I've seen this firsthand at Slalom. Designers who never wrote code are now building working applications, creating feature branches, collaborating with engineers in the same material. The best of them aren't just producing faster outputs — they're developing a new kind of fluency where design judgment and technical capability merge. They're not designers who learned to prompt AI tools faster. They're the ones who recognized that their years of cross-disciplinary thinking — the ability to hold a user's mental model, a system's behavior, and a business's constraints simultaneously — is exactly the fluency required to work with generative, agentic material.
The designers who are struggling are the ones waiting for the tools to stabilize before adapting.

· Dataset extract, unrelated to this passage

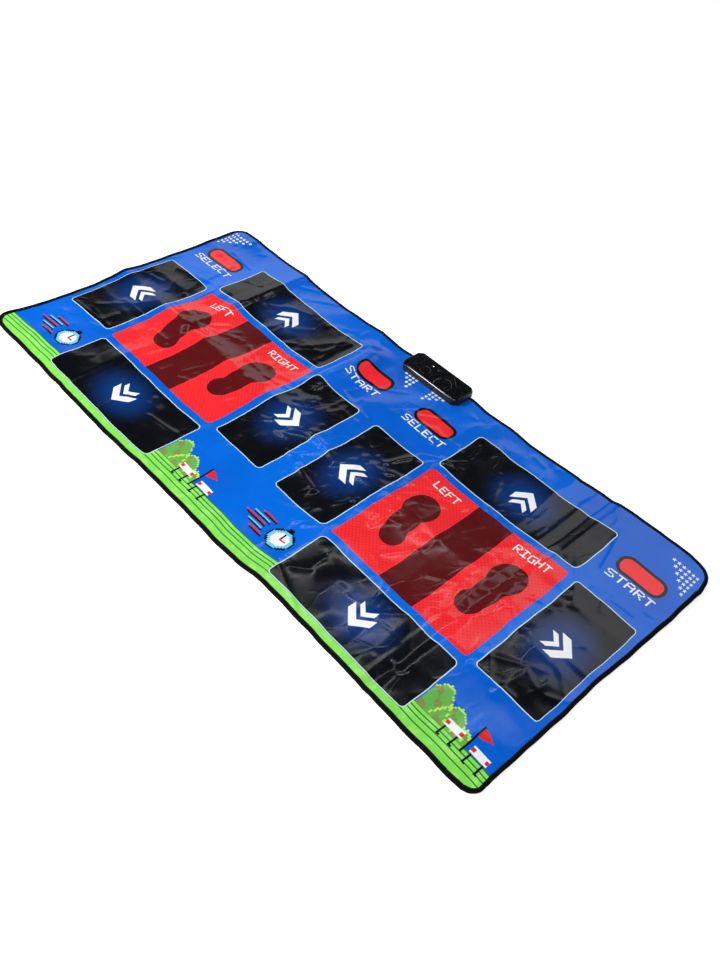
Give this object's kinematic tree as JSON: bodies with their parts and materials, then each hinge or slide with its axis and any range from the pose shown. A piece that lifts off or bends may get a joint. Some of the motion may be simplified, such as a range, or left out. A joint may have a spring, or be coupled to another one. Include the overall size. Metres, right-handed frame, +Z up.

They're treating this like a tool transition — like the shift from Photoshop to Sketch, or Sketch to Figma. It's not. It's a scope transition. The tools are just the signal.
For design leaders, this means the team you're building looks different. You're not hiring five specialists and hoping they collaborate. You're looking for people with genuine range — who can think in systems and craft a moment, who understand enterprise architecture and care deeply about a single user's frustration, who can build alongside an engineer without losing their design perspective.
For organizations, this means design is no longer a service function that decorates products other people have decided to build. Design is the practice that determines whether your enterprise, as a human experience, actually works. That's a strategic function. It belongs at the center of product and technology decisions, not downstream of them.
And for designers — the ones reading this, wondering whether their skills are becoming obsolete — here's what I want you to hear: everything you've learned still matters. The empathy. The systems thinking. The craft. The ability to hold complexity and find the essential thing. That's not being automated away. That's becoming more valuable, because for the first time, it can actually operate at the scale it always deserved.
You were always supposed to design the whole thing. Now you can.
The progression isn't over. It just got a lot more interesting.